Bitcoin's role as a hedge against war and inflation is being stress-tested. As West Texas Intermediate crude spikes, Bitcoin's price falls. This inverse lockstep, noted on *Bitcoin And*, reveals investors are using Bitcoin for dollar liquidity to cover soaring energy costs, not as a digital safe haven. The asset is caught between being a monetary commodity and a source of urgent cash.
The deeper driver is a global rush out of credit-based systems. On *What Bitcoin Did*, Eric Yakes argued the world is nearing an inflection point where paper promises no longer match physical reality, accelerating a decade-long shift into hard assets like gold. Central banks are tripping over themselves to devalue currency to fund conflicts, creating what Marty Bent on *Rabbit Hole Recap* called a "freer than free" fiat regime. In this environment, permissionless money becomes a survival tool.
This financial restructuring is the real war. Simon Dixon, on *BTC Sessions*, framed the Iran conflict as a negotiation between the old US military-industrial complex and a new transnational financial-industrial complex. Closing the Strait of Hormuz forced a global reset, renegotiating 50 critical supply chains. The goal is to end the petrodollar-funded forever war model in favor of a stable, multipolar financial system.

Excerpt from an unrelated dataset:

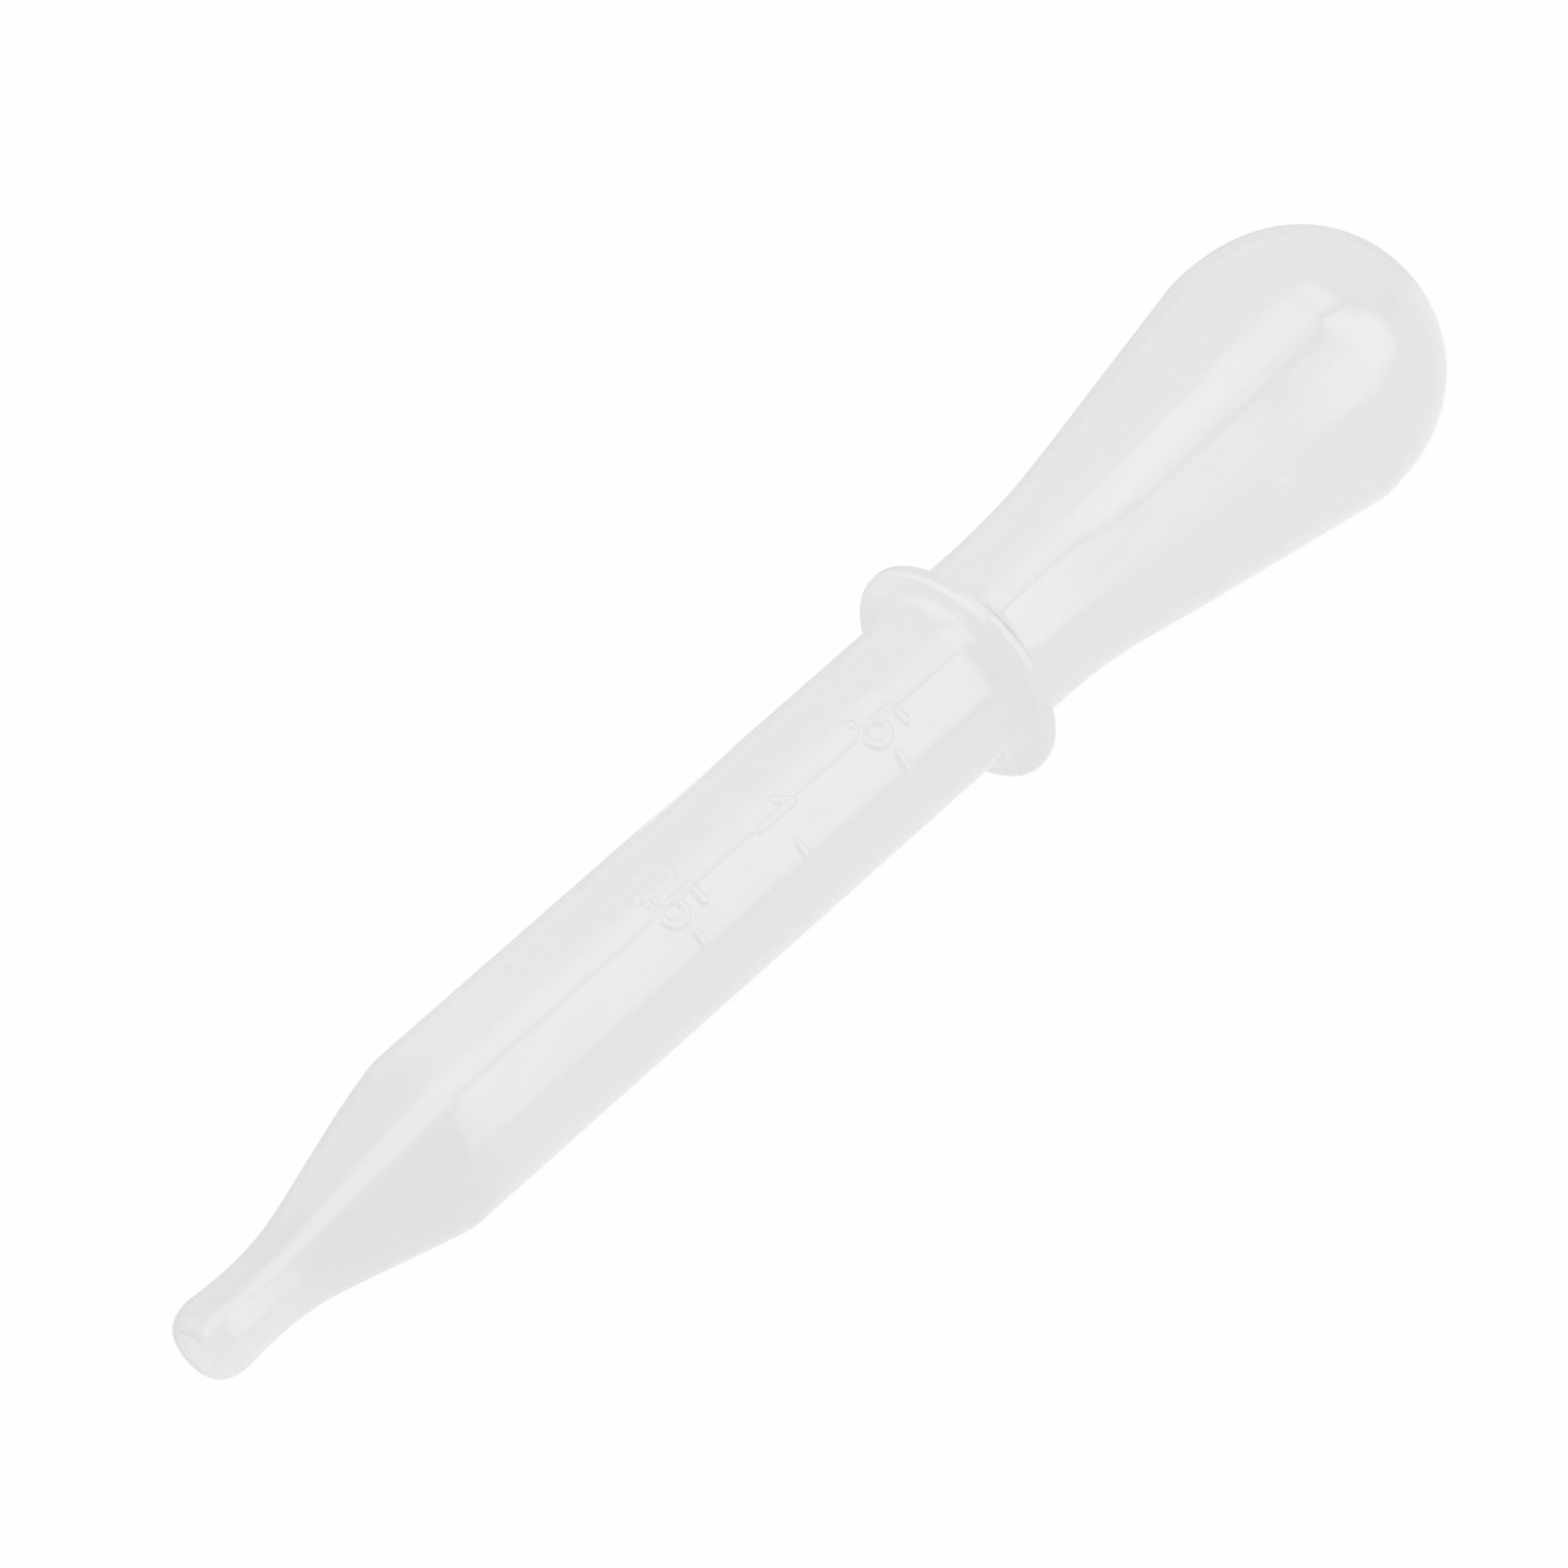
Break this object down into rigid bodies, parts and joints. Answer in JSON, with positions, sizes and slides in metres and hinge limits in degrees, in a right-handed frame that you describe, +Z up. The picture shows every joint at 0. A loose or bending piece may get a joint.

For Bitcoin, the immediate pressure is tangible. High electricity costs squeeze miners, forcing sell-offs, while spot ETF flows have reversed after a month of gains. Morgan Stanley’s impending low-fee ETF could unlock $160 billion in advisor-managed capital, but that catalyst is contingent on calm. Currently, the market is on a knife edge, with geopolitical fog at record highs.
David Bennett, Bitcoin And:
- If you look at a minute chart of the price of Bitcoin plotted against the price of West Texas intermediate it is really indicative of just how tightly the inverse relationship really is.
The test is whether Bitcoin can transition from a volatility sponge to a recognized store of value during systemic fracture. The consensus across podcasts is that the old system is breaking. Bitcoin's place in the new one depends on capital flows when the credit run finally hits the wall.